◆ PROBLEM STATEMENT: Pick out every line holding the string "waist" and copy it.

[BEGIN DATASET CONTENT]

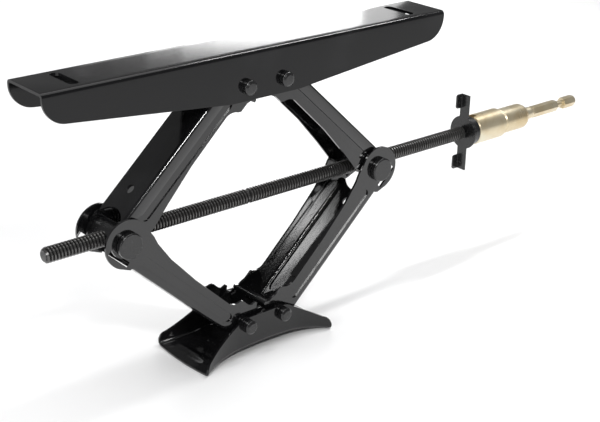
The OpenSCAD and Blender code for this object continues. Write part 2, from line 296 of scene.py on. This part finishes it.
# thread half: x = row position + pitch * angle / turn, so grid rows lie along the helix;
# r = root + depth * trapezoid wave of the row's place in the pitch; both are clipped at the ends
def threadHalf(start, end, hand):
    crest, root = screw["crestWidth"], screw["rootWidth"]
    ramp = (1 - crest - root) / 2
    stops = np.array([0, crest, crest + ramp, crest + ramp + root])
    heights = np.array([1.0, 1.0, 0.0, 0.0])
    pitch = screw["pitch"]
    turns = math.ceil((end - start) / pitch) + 2
    along = (np.arange(-2, turns)[:, None] + stops[None, :]).reshape(-1) * pitch
    wave = np.tile(heights, turns + 2)
    angle = np.arange(screw["columns"]) / screw["columns"]
    x = start + along[:, None] + pitch * angle[None, :]
    lift = np.broadcast_to(wave[:, None], x.shape)
    x = np.clip(x, start, end)
    fromEnd = np.minimum(x - start, end - x)
    limit = screw["radius"] - np.maximum(screw["chamfer"] - fromEnd, 0) * 1.1
    radius = np.minimum(screw["radius"] - screw["depth"] * (1 - lift), limit)
    turn = 2 * math.pi * angle[None, :] * hand
    points = np.stack([x, radius * np.cos(turn), radius * np.sin(turn)], -1)
    rows, columns = x.shape
    row, column = np.meshgrid(np.arange(rows - 5), np.arange(columns), indexing="ij")
    after = (column + 1) % columns
    step = np.where(column == columns - 1, len(stops), 0)
    index = lambda r, c: r * columns + c
    faces = np.stack([index(row, column), index(row + step, after),
                      index(row + 1 + step, after), index(row + 1, column)], -1).reshape(-1, 4)
    return points.reshape(-1, 3), faces, lift.reshape(-1)


def leadScrew():
    low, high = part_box("lead_screw")
    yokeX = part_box("drive_yoke")[1][0] - 1.5 * mm
    start, end = low[0] / mm, yokeX / mm - 4
    middle = 0.0
    name = "leadScrew"
    work = bmesh.new()
    for a, b, hand in ((start, middle, 1), (middle, end, -1)):
        points, faces, lift = threadHalf(a, b, hand)
        if hand > 0:
            points[:, 0] = a + b - points[:, 0]
            points[:, 2] = -points[:, 2]
        part = bpy.data.meshes.new("part")
        points = points * mm + np.array([0, 0, screwZ])
        part.from_pydata(points.tolist(), [], faces.tolist())
        attribute = part.attributes.new("crest", "FLOAT", "POINT")
        attribute.data.foreach_set("value", lift.astype(np.float32))
        work.from_mesh(part)
        bpy.data.meshes.remove(part)
    bmesh.ops.remove_doubles(work, verts=work.verts, dist=1e-7)
    bmesh.ops.delete(work, geom=[v for v in work.verts if not v.link_faces], context="VERTS")
    edges = [e for e in work.edges if e.is_boundary]
    bmesh.ops.holes_fill(work, edges=edges, sides=0)
    bmesh.ops.dissolve_degenerate(work, edges=work.edges, dist=1e-8)
    bmesh.ops.recalc_face_normals(work, faces=work.faces)
    mesh = bpy.data.meshes.new(name)
    work.to_mesh(mesh)
    work.free()
    return settle(name, mesh, "thread", ["lead_screw"], angle=28)


foot = dict(edge=0.6, sheet=3.5, bend=5.5, flareFrom=46.0, flare=16.7, arch=12.5, bulge=420.0,
            ribAt=102.0, ribHalf=5.0, ribRise=2.2, ribLength=38.0)


# foot: a sheet whose section is wall, round bend, floor, bend, wall; along X the section widens
# as a circular flare, the floor follows a shallow arch and the wall tops follow their outline
def flaredFoot():
    low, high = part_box("foot")
    pinZ = (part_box("bottom_pivot_pins")[0][2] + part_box("bottom_pivot_pins")[1][2]) / 2 / mm
    sheet, bend = foot["sheet"], foot["bend"]
    half = high[0] / mm
    ground = low[2] / mm
    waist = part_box("bottom_spacers")[1][1] / mm + sheet / 2 + 0.1
    run = half - foot["flareFrom"]
    flareRadius = (run ** 2 + foot["flare"] ** 2) / 2 / foot["flare"]
    archRadius = (half ** 2 + foot["arch"] ** 2) / 2 / foot["arch"]
    u = np.linspace(-1, 1, 97)
    bendCount, wallCount, floorCount = 7, 14, 41
    wall = np.linspace(1, 0, wallCount)
    turn = np.linspace(0, math.pi / 2, bendCount)
    # section parameters on one side: how far out (0 centre, 1 wall) and how high
    X = u[:, None] * half
    flare = np.maximum(np.abs(X) - foot["flareFrom"], 0)
    wide = waist + flareRadius - np.sqrt(np.maximum(flareRadius ** 2 - flare ** 2, 0))
    floor = ground + sheet / 2 + foot["arch"] - (archRadius - np.sqrt(archRadius ** 2 - X ** 2))
    tops = np.interp(np.abs(X), [0, 36, 40, 46, half - 12, half - 6, half - 2.5, half],
                     [pinZ + 13, pinZ + 13, pinZ + 12, pinZ + 9.5,
                      ground + 22, ground + 19.5, ground + 15.5, ground + 9.5])
    tops = np.maximum(tops, floor + bend + 0.5)
    wallY = np.broadcast_to(wide, (len(u), wallCount))
    wallZ = floor + bend + (tops - floor - bend) * wall[None, :]
    bendY = wide - bend + bend * np.cos(turn)[None, :]
    bendZ = floor + bend - bend * np.sin(turn)[None, :]
    floorY = (wide - bend) * np.linspace(1, -1, floorCount)[None, 1:-1]
    floorZ = np.broadcast_to(floor, floorY.shape)
    ribX = np.exp(-(((np.abs(X) - foot["ribAt"]) / foot["ribHalf"]) ** 2))
    ribY = 1 / (1 + np.exp((np.abs(floorY) - foot["ribLength"]) / 1.5))
    floorZ = floorZ + foot["ribRise"] * ribX * ribY
    y = np.concatenate([wallY, bendY[:, 1:], floorY, -bendY[:, 1:][:, ::-1], -wallY[:, ::-1]], 1)
    z = np.concatenate([wallZ, bendZ[:, 1:], floorZ, bendZ[:, 1:][:, ::-1], wallZ[:, ::-1]], 1)
    bow = foot["bulge"] - np.sqrt(foot["bulge"] ** 2 - y ** 2)
    x = u[:, None] * (half - bow)
    points = np.stack([x, y, z], -1) * mm
    mesh = meshFrom("flaredFoot", points, gridFaces(*x.shape))
    piece = settle("flaredFoot", mesh, "foot", ["foot"], angle=50)
    wallThickness = piece.modifiers.new("sheet", "SOLIDIFY")
    wallThickness.thickness = sheet * mm
    wallThickness.offset = 0
    wallThickness.use_even_offset = True
    edge = piece.modifiers.new("edge", "BEVEL")
    edge.width = foot["edge"] * mm
    edge.segments = 2
    edge.limit_method = "ANGLE"
    edge.angle_limit = math.radians(50)
    edge.harden_normals = True
    return piece


sheetParts = dict(mounting_channel="mountingChannel", upper_left_arm="upperLeftArm",
                  upper_right_arm="upperRightArm", lower_left_arm="lowerLeftArm",
                  lower_right_arm="lowerRightArm")
for node, name in sheetParts.items():
    softened(node, name, "channel" if node == "mounting_channel" else "arms", 0.5 * mm)
print("pressed sheet parts done")

turnedParts = dict(top_pivot_pins="topPivotPins", bottom_pivot_pins="bottomPivotPins",
                   top_spacers="topSpacers", bottom_spacers="bottomSpacers",
                   left_trunnion_nut="leftTrunnionNut", right_trunnion_nut="rightTrunnionNut",
                   left_trunnion_pins="leftTrunnionPins", right_trunnion_pins="rightTrunnionPins",
                   drive_collar="driveCollar")
for node, name in turnedParts.items():
    softened(node, name, "satin", 0.8 * mm, 25, 3)
softened("drive_yoke", "driveYoke", "satin", 0.7 * mm, 35, 3)
softened("drive_hex", "driveHex", "satin", 0.4 * mm)
softened("drive_roll_pin", "driveRollPin", "steel", 0.2 * mm)
softened("drill_socket", "drillSocket", "zinc", 0.6 * mm, 20, 3)
softened("socket_shank", "socketShank", "zinc", 0.4 * mm, 20, 2)
print("turned parts done")
leadScrew()
print("lead screw done")
flaredFoot()
print("foot done")


studio = dict(floor=(0.9, 0.9, 0.905), floorSize=40.0, skyHigh=0.1, skyLow=0.24,
              backShares=(0.12, 0.2, 0.5, 0.9, 1, 1, 1, 0.9, 0.3), backWidth=0.12, backPower=1.9,
              backHeight=0.8, backAway=2.6, backDrop=0.4, sun=2.0, sunSpread=75, sunFrom=(0.12, 0.1, 1))
smallBoxes = dict(leftBox=dict(place=(-2.6, -0.6, 0.5), width=0.25, height=1.2, power=16),
                  rightBox=dict(place=(1.56, 0.02, 2.07 + screwZ), width=0.12, height=0.7, power=20),
                  frontBox=dict(place=(-0.88, -1.81, 1.64 + screwZ), width=0.6, height=0.12, power=26))


def paleFloor():
    side = studio["floorSize"] / 2
    corners = np.array([[-side, -side, 0], [side, -side, 0], [side, side, 0], [-side, side, 0]])
    mesh = bpy.data.meshes.new("paleFloor")
    mesh.from_pydata((corners + [0, 0, groundZ]).tolist(), [], [(0, 1, 2, 3)])
    floor = bpy.data.objects.new("paleFloor", mesh)
    bpy.context.scene.collection.objects.link(floor)
    f = Finish("palePaper")
    mesh.materials.append(f.surface({
        "Base Color": f.blend(f.noise(3, 3), studio["floor"], (0.95, 0.95, 0.95)),
        "Roughness": 0.6}))


def softSky():
    world = bpy.data.worlds.new("softSky")
    bpy.context.scene.world = world
    world.use_nodes = True
    tree = world.node_tree
    tree.nodes.clear()
    direction = Wire(tree, tree.nodes.new("ShaderNodeTexCoord").outputs["Generated"])
    parts = tree.nodes.new("ShaderNodeSeparateXYZ")
    tree.links.new(direction.socket, parts.inputs[0])
    up = Wire(tree, parts.outputs[2])
    strength = studio["skyLow"] + up * (studio["skyHigh"] - studio["skyLow"])
    sky = tree.nodes.new("ShaderNodeBackground")
    sky.inputs["Color"].default_value = (1, 1, 1, 1)
    tree.links.new(strength.socket, sky.inputs["Strength"])
    out = tree.nodes.new("ShaderNodeOutputWorld")
    tree.links.new(sky.outputs[0], out.inputs["Surface"])


def softBox(name, place, target, width, height, power):
    light = bpy.data.lights.new(name, "AREA")
    light.shape = "RECTANGLE"
    light.size, light.size_y = width, height
    light.energy = power
    lamp = bpy.data.objects.new(name, light)
    bpy.context.scene.collection.objects.link(lamp)
    lamp.location = place
    lamp.rotation_euler = (Vector(target) - Vector(place)).to_track_quat("-Z", "Y").to_euler()


# where the camera stands, from its angles and the view's offset at that distance
viewFrom = dict(azimuth=-41.13, elevation=22.93, roll=-1.34, across=-0.0769, above=0.0218,
                away=1.8722, lens=77.52)


def standCamera():
    a, e, r = (math.radians(viewFrom[k]) for k in ("azimuth", "elevation", "roll"))
    back = Vector((math.sin(a) * math.cos(e), -math.cos(a) * math.cos(e), math.sin(e)))
    right = Vector((math.cos(a), math.sin(a), 0))
    up = back.cross(right)
    right, up = (math.cos(r) * right - math.sin(r) * up, math.sin(r) * right + math.cos(r) * up)
    place = (Vector((0, 0, screwZ)) - viewFrom["across"] * right - viewFrom["above"] * up
             + viewFrom["away"] * back)
    lens = bpy.data.cameras.new("camera")
    lens.lens = viewFrom["lens"]
    lens.sensor_width = 36
    camera = bpy.data.objects.new("camera", lens)
    bpy.context.scene.collection.objects.link(camera)
    camera.matrix_world = Matrix.Translation(place) @ Matrix((right, up, back)).transposed().to_4x4()
    bpy.context.scene.camera = camera
    return place


# an even, wide light from overhead
def overheadLight(strength, spread, lean):
    light = bpy.data.lights.new("overhead", "SUN")
    light.energy = strength
    light.angle = math.radians(spread)
    lamp = bpy.data.objects.new("overhead", light)
    bpy.context.scene.collection.objects.link(lamp)
    lamp.rotation_euler = Vector(lean).to_track_quat("Z", "Y").to_euler()


bpy.context.scene.view_settings.view_transform = "Standard"
paleFloor()
softSky()
eye = standCamera()
overheadLight(studio["sun"], studio["sunSpread"], studio["sunFrom"])
# a row of boxes low behind the channel, fading to both ends, where its top face mirrors them
topMiddle = Vector((-0.02, 0, 0))
ray = (topMiddle - eye).normalized()
mirrored = Vector((ray.x, ray.y, -ray.z))
aside = mirrored.cross(Vector((0, 0, 1))).normalized()
for step, share in enumerate(studio["backShares"]):
    across = (step - len(studio["backShares"]) / 2 + 0.5) * studio["backWidth"]
    place = topMiddle + mirrored * studio["backAway"] - Vector((0, 0, studio["backDrop"])) + aside * across
    softBox("backBox%d" % step, place, topMiddle, studio["backWidth"], studio["backHeight"],
            share * studio["backPower"])
for name, box in smallBoxes.items():
    softBox(name, box["place"], (0, 0, screwZ), box["width"], box["height"], box["power"])
print("studio done")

[END DATASET CONTENT]

◆ EXERCISE RESPONSE:
    waist = part_box("bottom_spacers")[1][1] / mm + sheet / 2 + 0.1
    wide = waist + flareRadius - np.sqrt(np.maximum(flareRadius ** 2 - flare ** 2, 0))